Data supplied:
------------------------------------------------------------------------

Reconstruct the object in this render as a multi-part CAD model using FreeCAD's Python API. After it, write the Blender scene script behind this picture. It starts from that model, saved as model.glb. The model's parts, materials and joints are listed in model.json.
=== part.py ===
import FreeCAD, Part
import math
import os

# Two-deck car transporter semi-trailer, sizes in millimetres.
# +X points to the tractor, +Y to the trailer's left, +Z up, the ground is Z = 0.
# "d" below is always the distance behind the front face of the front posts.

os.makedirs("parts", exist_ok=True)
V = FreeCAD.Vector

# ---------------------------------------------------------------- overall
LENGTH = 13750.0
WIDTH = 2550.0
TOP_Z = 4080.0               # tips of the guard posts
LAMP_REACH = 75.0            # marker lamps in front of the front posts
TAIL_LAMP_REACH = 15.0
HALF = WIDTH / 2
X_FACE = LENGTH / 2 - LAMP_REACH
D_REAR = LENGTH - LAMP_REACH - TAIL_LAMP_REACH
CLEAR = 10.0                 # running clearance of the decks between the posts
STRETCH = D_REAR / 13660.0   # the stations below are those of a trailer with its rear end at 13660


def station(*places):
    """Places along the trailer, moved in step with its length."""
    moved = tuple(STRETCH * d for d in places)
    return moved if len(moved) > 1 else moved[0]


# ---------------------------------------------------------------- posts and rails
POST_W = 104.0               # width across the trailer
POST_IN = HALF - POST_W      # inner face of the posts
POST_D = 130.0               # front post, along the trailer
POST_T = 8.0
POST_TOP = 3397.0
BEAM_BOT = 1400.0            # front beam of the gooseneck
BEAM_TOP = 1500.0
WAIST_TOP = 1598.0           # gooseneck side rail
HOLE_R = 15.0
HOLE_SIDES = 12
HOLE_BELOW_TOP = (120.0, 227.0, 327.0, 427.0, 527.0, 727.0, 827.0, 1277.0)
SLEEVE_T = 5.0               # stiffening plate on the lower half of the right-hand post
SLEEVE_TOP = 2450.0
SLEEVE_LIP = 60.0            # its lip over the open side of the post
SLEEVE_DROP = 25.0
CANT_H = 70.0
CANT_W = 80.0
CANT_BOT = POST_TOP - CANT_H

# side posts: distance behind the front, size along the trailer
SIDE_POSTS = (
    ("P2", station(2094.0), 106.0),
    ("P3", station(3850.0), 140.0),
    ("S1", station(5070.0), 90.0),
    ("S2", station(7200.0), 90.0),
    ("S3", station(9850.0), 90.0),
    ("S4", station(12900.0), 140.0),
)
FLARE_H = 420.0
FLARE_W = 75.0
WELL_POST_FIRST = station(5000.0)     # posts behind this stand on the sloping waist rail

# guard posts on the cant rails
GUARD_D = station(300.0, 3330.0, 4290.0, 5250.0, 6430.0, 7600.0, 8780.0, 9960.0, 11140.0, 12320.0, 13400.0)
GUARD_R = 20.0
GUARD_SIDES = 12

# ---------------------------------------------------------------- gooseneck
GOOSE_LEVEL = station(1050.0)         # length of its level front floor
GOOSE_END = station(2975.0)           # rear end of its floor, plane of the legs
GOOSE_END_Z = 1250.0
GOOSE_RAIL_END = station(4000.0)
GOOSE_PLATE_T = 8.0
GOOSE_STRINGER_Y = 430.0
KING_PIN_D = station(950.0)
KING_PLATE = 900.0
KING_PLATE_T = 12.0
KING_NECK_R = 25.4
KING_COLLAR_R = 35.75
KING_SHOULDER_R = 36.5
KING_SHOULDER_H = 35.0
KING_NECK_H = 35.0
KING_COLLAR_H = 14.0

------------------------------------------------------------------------

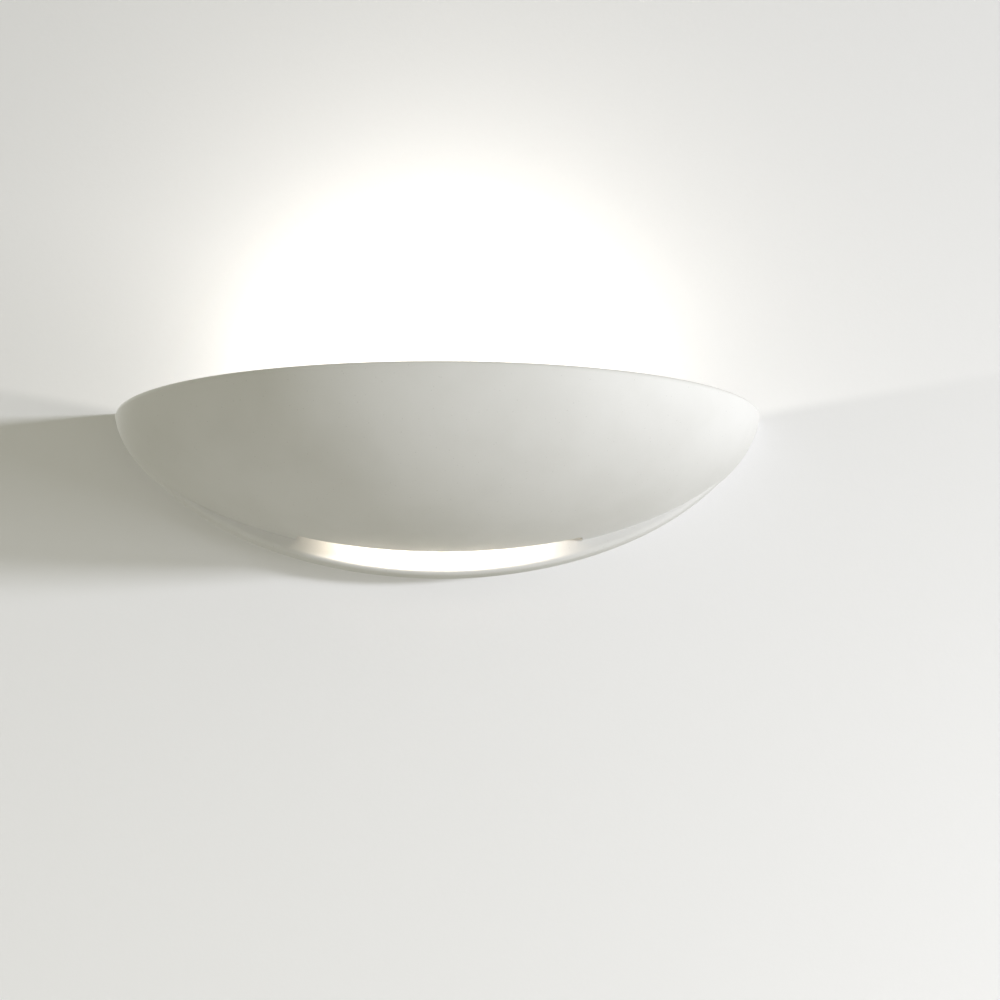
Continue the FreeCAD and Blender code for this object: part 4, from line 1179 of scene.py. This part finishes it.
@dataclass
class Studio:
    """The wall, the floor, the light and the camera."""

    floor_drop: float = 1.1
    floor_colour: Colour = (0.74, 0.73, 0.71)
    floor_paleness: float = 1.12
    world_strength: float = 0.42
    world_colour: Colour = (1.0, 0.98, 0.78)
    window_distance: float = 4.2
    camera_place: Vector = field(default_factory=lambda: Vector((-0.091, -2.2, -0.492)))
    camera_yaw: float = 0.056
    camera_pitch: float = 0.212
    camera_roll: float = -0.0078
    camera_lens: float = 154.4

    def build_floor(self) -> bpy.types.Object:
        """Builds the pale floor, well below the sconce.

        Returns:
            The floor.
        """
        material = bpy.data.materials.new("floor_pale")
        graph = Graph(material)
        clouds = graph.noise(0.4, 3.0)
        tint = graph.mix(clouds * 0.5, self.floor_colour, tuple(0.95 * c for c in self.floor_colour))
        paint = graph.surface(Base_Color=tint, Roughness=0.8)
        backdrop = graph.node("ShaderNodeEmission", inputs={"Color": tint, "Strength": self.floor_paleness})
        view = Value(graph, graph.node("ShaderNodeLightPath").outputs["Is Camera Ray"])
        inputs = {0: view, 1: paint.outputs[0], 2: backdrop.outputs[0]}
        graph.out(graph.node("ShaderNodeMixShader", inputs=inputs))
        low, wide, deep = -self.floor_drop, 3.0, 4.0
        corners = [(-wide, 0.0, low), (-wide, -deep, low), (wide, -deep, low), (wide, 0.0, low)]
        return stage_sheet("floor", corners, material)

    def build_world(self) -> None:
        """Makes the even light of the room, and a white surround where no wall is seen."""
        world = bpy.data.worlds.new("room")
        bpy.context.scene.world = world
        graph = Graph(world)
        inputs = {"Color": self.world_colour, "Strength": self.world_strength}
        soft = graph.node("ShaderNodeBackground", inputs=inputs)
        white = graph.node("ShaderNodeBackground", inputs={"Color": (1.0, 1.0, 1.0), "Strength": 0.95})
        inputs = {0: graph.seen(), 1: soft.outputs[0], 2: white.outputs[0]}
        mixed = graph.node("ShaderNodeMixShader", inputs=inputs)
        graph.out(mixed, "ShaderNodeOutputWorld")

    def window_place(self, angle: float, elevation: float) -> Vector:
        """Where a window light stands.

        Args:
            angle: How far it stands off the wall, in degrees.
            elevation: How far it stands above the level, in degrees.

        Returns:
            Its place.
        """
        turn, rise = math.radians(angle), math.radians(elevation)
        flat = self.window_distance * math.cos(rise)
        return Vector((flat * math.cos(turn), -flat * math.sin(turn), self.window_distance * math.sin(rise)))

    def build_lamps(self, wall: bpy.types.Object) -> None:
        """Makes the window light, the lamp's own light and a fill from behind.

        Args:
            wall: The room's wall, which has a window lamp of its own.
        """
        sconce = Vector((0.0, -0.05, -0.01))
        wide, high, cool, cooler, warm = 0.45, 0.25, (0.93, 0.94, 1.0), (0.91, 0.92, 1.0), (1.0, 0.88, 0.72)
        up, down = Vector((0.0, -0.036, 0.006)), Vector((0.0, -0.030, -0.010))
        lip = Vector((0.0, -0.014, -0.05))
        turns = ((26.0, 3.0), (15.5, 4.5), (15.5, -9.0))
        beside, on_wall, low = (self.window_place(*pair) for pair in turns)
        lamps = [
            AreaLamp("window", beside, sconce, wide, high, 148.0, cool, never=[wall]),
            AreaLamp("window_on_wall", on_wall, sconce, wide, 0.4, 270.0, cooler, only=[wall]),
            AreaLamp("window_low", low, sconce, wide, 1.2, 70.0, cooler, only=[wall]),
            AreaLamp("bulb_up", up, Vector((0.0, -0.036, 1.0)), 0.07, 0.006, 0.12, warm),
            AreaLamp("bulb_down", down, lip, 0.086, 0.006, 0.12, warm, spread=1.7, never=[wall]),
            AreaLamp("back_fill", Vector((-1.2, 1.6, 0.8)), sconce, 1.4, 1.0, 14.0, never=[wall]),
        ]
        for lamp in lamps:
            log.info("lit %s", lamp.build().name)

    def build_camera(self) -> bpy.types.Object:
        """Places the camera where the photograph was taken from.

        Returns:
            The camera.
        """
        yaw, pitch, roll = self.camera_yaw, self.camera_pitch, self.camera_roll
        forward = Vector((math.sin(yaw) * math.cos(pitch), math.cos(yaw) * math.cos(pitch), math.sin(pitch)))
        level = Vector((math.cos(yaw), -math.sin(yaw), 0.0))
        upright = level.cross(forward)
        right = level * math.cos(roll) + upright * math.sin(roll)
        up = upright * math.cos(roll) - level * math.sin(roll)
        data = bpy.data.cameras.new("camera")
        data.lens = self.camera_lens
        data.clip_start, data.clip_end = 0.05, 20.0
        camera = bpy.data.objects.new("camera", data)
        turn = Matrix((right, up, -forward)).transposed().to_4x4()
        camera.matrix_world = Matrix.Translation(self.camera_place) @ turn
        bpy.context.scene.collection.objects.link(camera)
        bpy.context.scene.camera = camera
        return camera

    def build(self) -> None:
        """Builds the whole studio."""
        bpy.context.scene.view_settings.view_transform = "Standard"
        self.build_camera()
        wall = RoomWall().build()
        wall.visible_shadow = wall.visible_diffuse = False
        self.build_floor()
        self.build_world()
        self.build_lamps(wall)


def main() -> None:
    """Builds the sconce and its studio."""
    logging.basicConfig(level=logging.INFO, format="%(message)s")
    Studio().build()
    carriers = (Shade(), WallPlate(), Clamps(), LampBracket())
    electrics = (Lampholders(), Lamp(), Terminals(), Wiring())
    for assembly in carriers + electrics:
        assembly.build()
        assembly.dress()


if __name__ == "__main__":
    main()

------------------------------------------------------------------------

Written instruction:
Write down exactly the span of lines above from the one containing "Reconstruct the object" to the one containing "STRETCH = D_REAR", both ends included.

Exercise response:
Reconstruct the object in this render as a multi-part CAD model using FreeCAD's Python API. After it, write the Blender scene script behind this picture. It starts from that model, saved as model.glb. The model's parts, materials and joints are listed in model.json.
=== part.py ===
import FreeCAD, Part
import math
import os

# Two-deck car transporter semi-trailer, sizes in millimetres.
# +X points to the tractor, +Y to the trailer's left, +Z up, the ground is Z = 0.
# "d" below is always the distance behind the front face of the front posts.

os.makedirs("parts", exist_ok=True)
V = FreeCAD.Vector

# ---------------------------------------------------------------- overall
LENGTH = 13750.0
WIDTH = 2550.0
TOP_Z = 4080.0               # tips of the guard posts
LAMP_REACH = 75.0            # marker lamps in front of the front posts
TAIL_LAMP_REACH = 15.0
HALF = WIDTH / 2
X_FACE = LENGTH / 2 - LAMP_REACH
D_REAR = LENGTH - LAMP_REACH - TAIL_LAMP_REACH
CLEAR = 10.0                 # running clearance of the decks between the posts
STRETCH = D_REAR / 13660.0   # the stations below are those of a trailer with its rear end at 13660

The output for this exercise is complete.